The Gay Sisters (Warner) are a very unhappy trio of prospective million-heiresses: Barbara Stanwyck, Geraldine Fitzgerald, Nancy Coleman. Their mother went down with the Lusitania. Their father died on a World War I battlefield. They have passed the best part of 23 years in court trying to get a clear title to the half-billion dollars fate and father left them. The Gay Sisters chronicles this courtroom crisis straight through to the final gavel.

It is hard to say who is making it tougher for the girls, Warner Bros, or stubborn George Brent. Brent, a rich construction engineer, is the fly in the probate. He could settle everything, but won't because Sister Stanwyck, spokesman of the trio, won't sell him the family Fifth Avenue mansion which is blocking a kind of Rockefeller Center he's building. Stubborn Sister Stanwyck won't sell because her father told her not to. Besides, she was once secretly married to Brent—just long enough to collect a badly needed inheritance from her Aunt Sophronia and to bear Brent a child. Says Sister Fitzgerald when this truth comes out: "Oh, my darling spinster, how you've been had!"

Novelist Stephen Longstreet has a grudge against lawyers and wrote The Gay Sisters to say so. In his novel the lawyers made off with most of the sisters' estate. Warner Bros., with no grudge at all against lawyers, are constrained to angle the picture's villainies some other way. They do it by suggesting that there is something vaguely unholy about owning real estate.
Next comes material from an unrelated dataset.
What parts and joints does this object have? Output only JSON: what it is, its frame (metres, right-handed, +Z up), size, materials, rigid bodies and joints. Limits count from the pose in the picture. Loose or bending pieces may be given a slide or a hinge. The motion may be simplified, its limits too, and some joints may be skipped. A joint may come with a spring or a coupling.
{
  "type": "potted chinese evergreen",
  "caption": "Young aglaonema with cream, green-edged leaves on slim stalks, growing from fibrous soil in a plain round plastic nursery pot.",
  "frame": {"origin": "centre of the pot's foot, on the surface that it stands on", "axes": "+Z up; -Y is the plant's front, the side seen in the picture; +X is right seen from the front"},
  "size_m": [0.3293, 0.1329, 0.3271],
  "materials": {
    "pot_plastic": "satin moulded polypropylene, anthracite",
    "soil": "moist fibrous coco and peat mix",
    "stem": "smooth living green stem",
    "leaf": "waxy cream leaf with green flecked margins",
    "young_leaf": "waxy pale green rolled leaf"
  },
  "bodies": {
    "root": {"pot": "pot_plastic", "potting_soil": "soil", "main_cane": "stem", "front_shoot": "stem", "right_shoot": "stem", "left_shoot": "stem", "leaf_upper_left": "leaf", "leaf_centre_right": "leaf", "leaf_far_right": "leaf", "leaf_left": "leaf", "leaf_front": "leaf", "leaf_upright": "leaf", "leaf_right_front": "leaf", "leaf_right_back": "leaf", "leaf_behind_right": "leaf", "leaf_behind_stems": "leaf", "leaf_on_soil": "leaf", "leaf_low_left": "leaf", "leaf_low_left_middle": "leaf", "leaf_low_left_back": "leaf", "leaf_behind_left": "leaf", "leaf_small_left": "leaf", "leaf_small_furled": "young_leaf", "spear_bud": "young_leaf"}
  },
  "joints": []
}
The result is a picture whose ponderous pointlessness may well have been foreseen by prescient Miss Stanwyck on the first day's shooting. Said she to Cinemactor Brent, as the cameras prepared to roll: "Well, here we go again."
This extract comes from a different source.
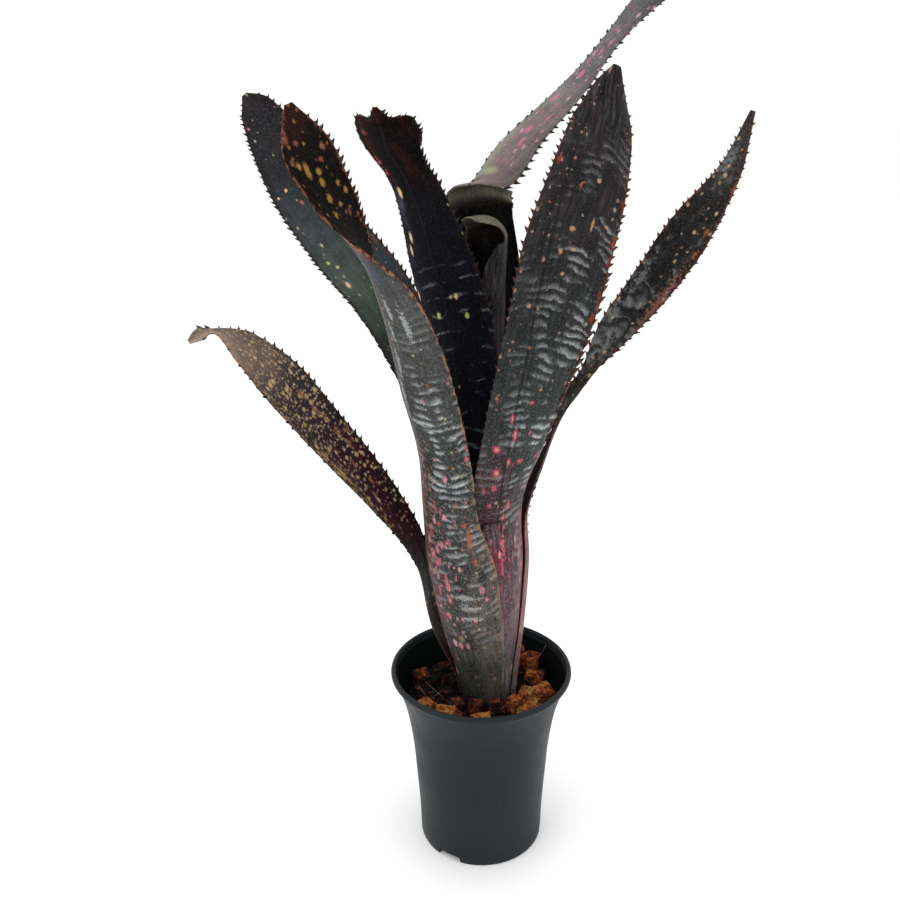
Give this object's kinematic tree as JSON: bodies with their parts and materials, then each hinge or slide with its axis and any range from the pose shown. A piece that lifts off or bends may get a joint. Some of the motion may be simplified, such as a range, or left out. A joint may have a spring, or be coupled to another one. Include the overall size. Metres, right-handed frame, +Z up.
{
  "type": "potted billbergia",
  "caption": "Tall tube-shaped bromeliad with spined, spotted strap leaves, rooted in husk chips in a flared plastic pot with a rolled rim and a notched foot.",
  "frame": {"origin": "on the table, at the pot's own axis", "axes": "+Z up along the pot's axis; the side seen in the picture faces -Y; +X is to its right"},
  "size_m": [0.3196, 0.2143, 0.5728],
  "materials": {
    "pot_plastic": "moulded black plastic, satin outside, glossier inside",
    "coconut_husk": "loose husk chips with fibres, matt",
    "plant_stem": "woody stem, matt",
    "leaf_front_left": "leathery leaf, satin, spotted and banded with scurf",
    "leaf_front_right": "leathery leaf, satin, spotted and banded with scurf",
    "leaf_left": "leathery leaf, satin, maroon with ochre spots",
    "leaf_right": "leathery leaf, satin, spotted",
    "leaf_back_left": "leathery leaf, satin, few cream spots",
    "leaf_centre": "leathery leaf, satin, near black with pale spots",
    "leaf_back_right": "leathery leaf, grey scurf with pink spots",
    "leaf_inner": "leathery leaf, grey scurf",
    "sheath_stub": "leathery sheath, crimson streaks"
  },
  "bodies": {
    "root": {"pot": "pot_plastic", "substrate": "coconut_husk", "stem": "plant_stem", "leaf_front_left": "leaf_front_left", "leaf_front_right": "leaf_front_right", "leaf_left": "leaf_left", "leaf_right": "leaf_right", "leaf_back_left": "leaf_back_left", "leaf_centre": "leaf_centre", "leaf_back_right": "leaf_back_right", "leaf_inner": "leaf_inner", "sheath_stub": "sheath_stub"}
  },
  "joints": []
}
United We Stand (20th Century-Fox) huffs & puffs at the jumbo job of stuffing 23 fat years (1919-42) of world history into seven lean reels of film. The purpose of this sausagery is to make clear to Americans how the 28 United Nations got together to fight the Axis. It is more likely to make them scratch their heads.

To provide the shots for United's 70-minute running time, a million feet of newsreel film was culled. Result is a hodgepodge of personalities and panjandrumry, from Woodrow Wilson and the Versailles Conference to Franklin Roosevelt and the U.S. declaration of war against the Axis. The film pulls out all the stops (Hitler, Germany's secret rearmament, Daladier, Chamberlain, Munich, the awesome wreckage of Pearl Harbor, etc.), without quite achieving a tune you can whistle.